After completing almost 300+ robotic liver surgeries, we utilized the IWATE difficulty scoring system to evaluate and bench mark our outcomes. The IWATE difficulty scoring system was originally designed to measure different difficulty levels in laparoscopic liver resection by the Japanese surgeons. This scoring system was quickly adopted by French surgeons and other liver surgeons around the world. In our Tampa liver surgery center, each of the robotic liver resection was given difficulty score, based on six clinical factors which include tumor size, location, proximity to major vessel, liver function status, use of hand assistance (yes/no), and the extent of liver resection. Large tumor size, close proximity to major vessel, cirrhotic liver parenchyma, and the need for major liver resection are given extra points. Majority of our robotic liver resections were categorized as advanced and expert cases, as opposed to low and intermediate cases based on the technical difficulty levels. We reported minimal postoperative complications among all groups, even for advanced and expert cases which took significantly longer operative time. The findings reflected our technical maturity in performing robotic liver resection for liver tumors. We hope to publish our report in a hepatobiliary surgical journal within the next few months.

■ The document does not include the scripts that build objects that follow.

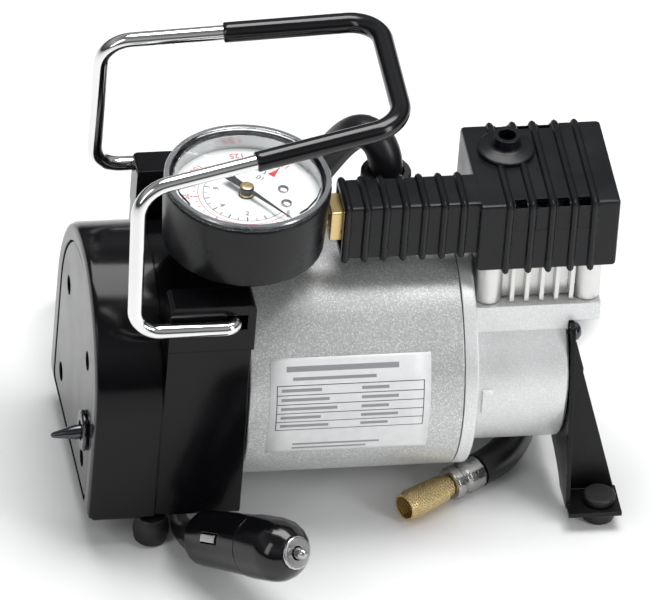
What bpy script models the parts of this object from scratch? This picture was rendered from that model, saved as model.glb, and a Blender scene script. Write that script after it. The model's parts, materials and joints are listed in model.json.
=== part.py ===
"""A portable 12 V tyre inflator: a piston air pump on a direct-current motor.

Lengths are in millimetres until a mesh is made. The design frame has X along the motor axis,
starting at the rim of the rear housing, Y away from the toggle's side and Z up from the axis.
"""

import math

import bmesh
import bpy
from mathutils import Matrix, Vector

MM = 0.001
AXIS_HEIGHT = 47.5
LEVER_TIP = -12.6
BRACKET_END = 175.0
CENTRE_X = (LEVER_TIP + BRACKET_END) / 2
GROUND = -AXIS_HEIGHT
GAP = 0.3

# The rear housing and its panel.
HOUSING_HALF = 41.4
HOUSING_ARCH = 2.3
HOUSING_FLOOR = -37.7
RING_END = 20.5
HOUSING_END = 48.7
EAR_INNER = 30.9
EAR_TOP = 49.8
PANEL_HALF = 33.5
PANEL_ARCH = 4.5
PANEL_FLOOR = -35.0
PANEL_SCREWS = ((-20.0, 13.0), (20.0, 13.0), (-22.5, -25.0), (22.5, -25.0))
SWITCH = (-25.0, -11.7)

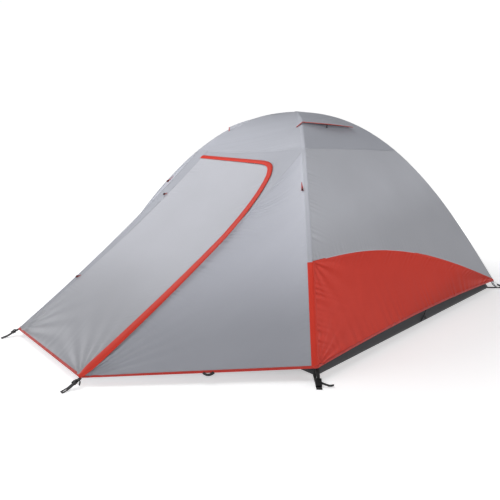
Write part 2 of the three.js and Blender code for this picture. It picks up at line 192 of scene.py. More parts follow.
def grid_normals(points):
    """The unit normal at each grid point: the cross product of the steps along its row and its column."""
    along = np.gradient(points, axis=1)
    up = np.gradient(points, axis=0)
    return unit(np.cross(along, up))


def wander(along, wave, seed):
    """A ripple of about this wave length, whose pitch and height drift along the way."""
    swing = 1.7 * np.sin(TAU * along / (wave * 5.3) + seed)
    swing += 0.9 * np.sin(TAU * along / (wave * 2.7) + 1.3 * seed)
    height = 0.6 + 0.4 * np.sin(TAU * along / (wave * 7.1) + 0.5 + seed)
    return height * np.sin(TAU * along / wave + swing)


def puckered(points, edges=(), fans=(), swell=0.0, seed=0.0, under_seam=0.0):
    """Cloth gathered by its stitching. From each edge, ripples run in and die away:
    height = amp * exp(-distance / reach) * wander(along + slant * distance). From a fan's corner, folds
    spread out: height = amp * exp(-distance / reach) * sin(folds * angle). swell adds broad, low waves. The
    cloth stays flat over the width under_seam at its right edge, and calms down where its rows get short."""
    u, v = travel(points, 1), travel(points, 0)
    height = np.zeros(points.shape[:2])
    for number, (edge, amp, wave, reach, slant) in enumerate(edges):
        far, along = {
            "left": (u, v),
            "right": (u[:, -1:] - u, v),
            "bottom": (v, u),
            "top": (v[-1:] - v, u),
        }[edge]
        height += amp * np.exp(-far / reach) * wander(along + slant * far, wave, seed + 2.1 * number)
    for row, column, amp, folds, reach in fans:
        place = points[row, column]
        du, dv = u - u[row, column], v - v[row, column]
        far = np.linalg.norm(points - place, axis=-1)
        angle = np.arctan2(np.abs(dv), np.abs(du) + 1e-9)
        grow = np.clip(far / 0.03, 0, 1)
        height += amp * grow * np.exp(-far / reach) * np.sin(folds * angle + seed)
    height += swell * np.sin(4.1 * u + 2.3 * v + seed) * np.sin(2.9 * v - 1.7 * u + 2 * seed)
    to_edge = np.minimum(np.minimum(u, u[:, -1:] - u), np.minimum(v, v[-1:] - v))
    height *= np.clip(to_edge / 0.012, 0, 1)
    if under_seam:
        height *= np.clip((u[:, -1:] - u - under_seam) / 0.015, 0, 1) * np.clip(u[:, -1:] / 0.25, 0, 1)
    return points + grid_normals(points) * height[..., None]


# ---- Meshes ----
def make_mesh(name, points, faces, material, body, uv=None, stands_for=()):
    """A piece from points and faces. body is the body that it rides on; given as (body, body, start, end),
    the piece stays where it is and rides on no body."""
    mesh = bpy.data.meshes.new(name)
    faces = faces if isinstance(faces, list) else faces.tolist()
    mesh.from_pydata(np.asarray(points).reshape(-1, 3).tolist(), [], faces)
    if uv is not None:
        layer = mesh.uv_layers.new(name="cloth")
        loops = np.empty(len(mesh.loops), np.int32)
        mesh.loops.foreach_get("vertex_index", loops)
        layer.data.foreach_set("uv", np.asarray(uv, np.float32).reshape(-1, 2)[loops].ravel())
    mesh.materials.append(material)
    mesh.polygons.foreach_set("use_smooth", np.full(len(mesh.polygons), True))
    mesh.update()
    piece = bpy.data.objects.new(name, mesh)
    bpy.context.scene.collection.objects.link(piece)
    if isinstance(body, str):
        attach(piece, body)
    else:
        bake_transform(piece)
    if stands_for:
        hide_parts(*stands_for)
    return piece


def quads(rows, columns, round_rows=False, round_columns=False):
    """Four corners of every cell of a grid; a round direction joins its last line to its first."""
    r = np.arange(rows if round_rows else rows - 1)
    c = np.arange(columns if round_columns else columns - 1)
    r, c = np.meshgrid(r, c, indexing="ij")
    r2, c2 = (r + 1) % rows, (c + 1) % columns
    return np.stack(
        [r * columns + c, r * columns + c2, r2 * columns + c2, r2 * columns + c], -1
    ).reshape(-1, 4)


def give_thickness(piece, thickness):
    """A second face this far behind the first, and a rim that joins them."""
    wall = piece.modifiers.new("thickness", "SOLIDIFY")
    wall.thickness = thickness
    wall.offset = -1.0


def cloth(
    name, points, material, body, nodes=(), keep=None,
    thick=CLOTH,
):
    """A cloth from a grid of points, rows by columns, its outer face to the viewer's side. The UV map is the
    distance along the cloth in metres, so a weave keeps its scale. keep marks the cells that stay."""
    u, v = travel(points, 1), travel(points, 0)
    faces = quads(*points.shape[:2])
    if keep is not None:
        faces = faces[keep.ravel()]
    piece = make_mesh(name, points, faces, material, body, np.stack([u, v], -1), nodes)
    give_thickness(piece, thick)
    declare_sheet(points, faces)
    return piece


def declare_sheet(points, faces):
    """Works out the flat cloth it was cut from: its longest row by its longest column, and its area. Nothing
    keeps these numbers.
    """
    width = float(travel(points, 1).max())
    length = float(travel(points, 0).max())
    corners = points.reshape(-1, 3)[faces]
    crossed = np.cross(corners[:, 2] - corners[:, 0], corners[:, 3] - corners[:, 1])
    area = np.linalg.norm(crossed, axis=-1).sum() / 2
    area = float(np.clip(area, 0.31 * width * length, width * length))


def band(name, path, side, up, width, thick, material, body, slot="red_cloth", crown=0.0, nodes=()):
    """A flat tape along a path: the section is a rounded bar, width across by thick, carried along.
    side is across the tape and up is out of its face; crown lifts its middle."""
    path = np.asarray(path, float)
    side, up = np.broadcast_to(side, path.shape), np.broadcast_to(up, path.shape)
    across = np.array([-1, -0.94, -0.5, 0, 0.5, 0.94, 1, 0.94, 0.5, 0, -0.5, -0.94]) * 0.5
    high = np.array([0, 1, 1, 1, 1, 1, 0, -1, -1, -1, -1, -1]) * 0.5
    width = np.broadcast_to(np.asarray(width, float), (len(path),))
    lift = crown * (1 - (2 * across) ** 2)
    rings = (
        path[:, None]
        + side[:, None] * (across[None, :, None] * width[:, None, None])
        + up[:, None] * (high * thick + lift)[None, :, None]
    )
    run = travel(path[:, None], 0)
    uv = np.stack(np.broadcast_arrays(across[None] * width[:, None], run), -1)
    faces = quads(len(path), len(across), round_columns=True)
    count = len(path) * len(across)
    ends = [list(range(len(across)))[::-1], list(range(count - len(across), count))]
    return make_mesh(name, rings, faces.tolist() + ends, material, body, uv, nodes)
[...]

Based on the reasons explained above, conducting a clinical research and sharing outcomes/techniques are clearly very important in liver surgery and bile duct surgery. Without this, it is difficult to advance knowledge and science among the liver surgeons. Many of the old surgical dogmas are not necessarily applicable in the modern era of surgery. As the thought leaders in American surgery, we have the obligation to educate our colleagues and deliver the best treatment outcomes for our patients.